Der Bund Deutscher Verwaltungsrichter und Verwaltungsrichterinnen fordert "eine Behörde, die solche Ansprüche prüft", um "Prozesse zu verhindern" und "die Justiz zu entlasten", wie ihr Vorsitzender Robert Seegmüller, Richter am Bundesverwaltungsgericht, sagt. Ähnlich wie in Schweden, wo sich Bürger an den Ombudsmann der Justiz wenden können. Die unabhängige Vertrauensperson prüft den Fall kostenlos und gibt eine Empfehlung ab, der die Behörden in der Regel folgen.
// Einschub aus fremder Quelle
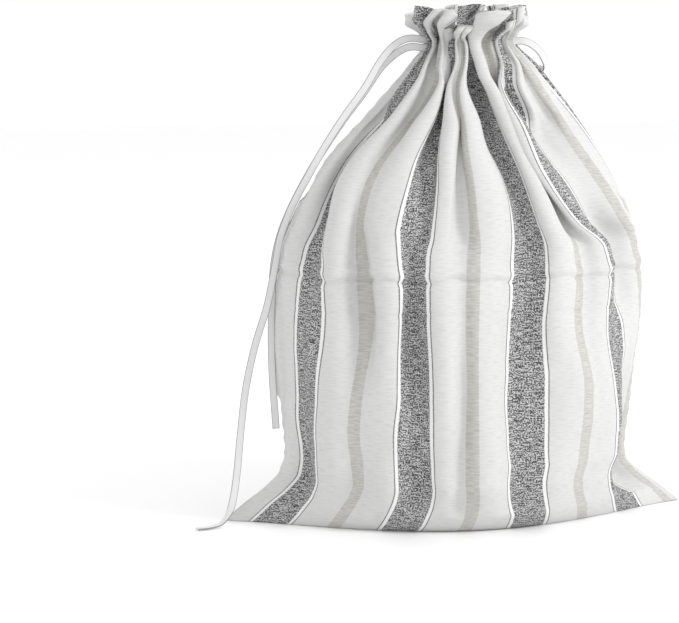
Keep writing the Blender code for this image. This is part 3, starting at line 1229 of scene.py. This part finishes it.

Seit den 70er Jahren fordern Juristen hierzulande eine Reform der Staatshaftung. Bislang vergebens.
Welche absurden Folgen es haben kann, wenn ein vom Staat geschädigter Bürger gezwungen ist, sich mit eifrigen Anwälten ebenjenes Staates auseinanderzusetzen, zeigt der Fall von Stephanie Harder: Mit 32 Polizisten war Maya S. im November 2011 auf dem Pferdehof von Hans-Dieter B. angerückt und hatte 88 Pferde beschlagnahmt, die angeblich unterernährt waren. Doch nicht alle Gäule gehörten Hans-Dieter B. Mit sechs Pferden hatte der Züchter eine Rechnung seiner Anwältin Harder über rund 10.000 Euro beglichen. Stephanie Harder beschwerte sich beim Landgericht Kiel über die Beschlagnahmung.
Ein gutes halbes Jahr später, am 4. Juni, entschieden die Richter, dass die Staatsanwaltschaft Harders Pferde wieder herausgeben müsse. Aber vier Tage darauf verkaufte Maya S. die Tiere zum Spottpreis von 100 beziehungsweise 200 Euro pro Stück. Sie habe nichts von der Aufhebung gewusst, sagt sie heute. Die Kaufverträge unterschrieb die Staatsanwältin höchstpersönlich, Harder war ihre Pferde los.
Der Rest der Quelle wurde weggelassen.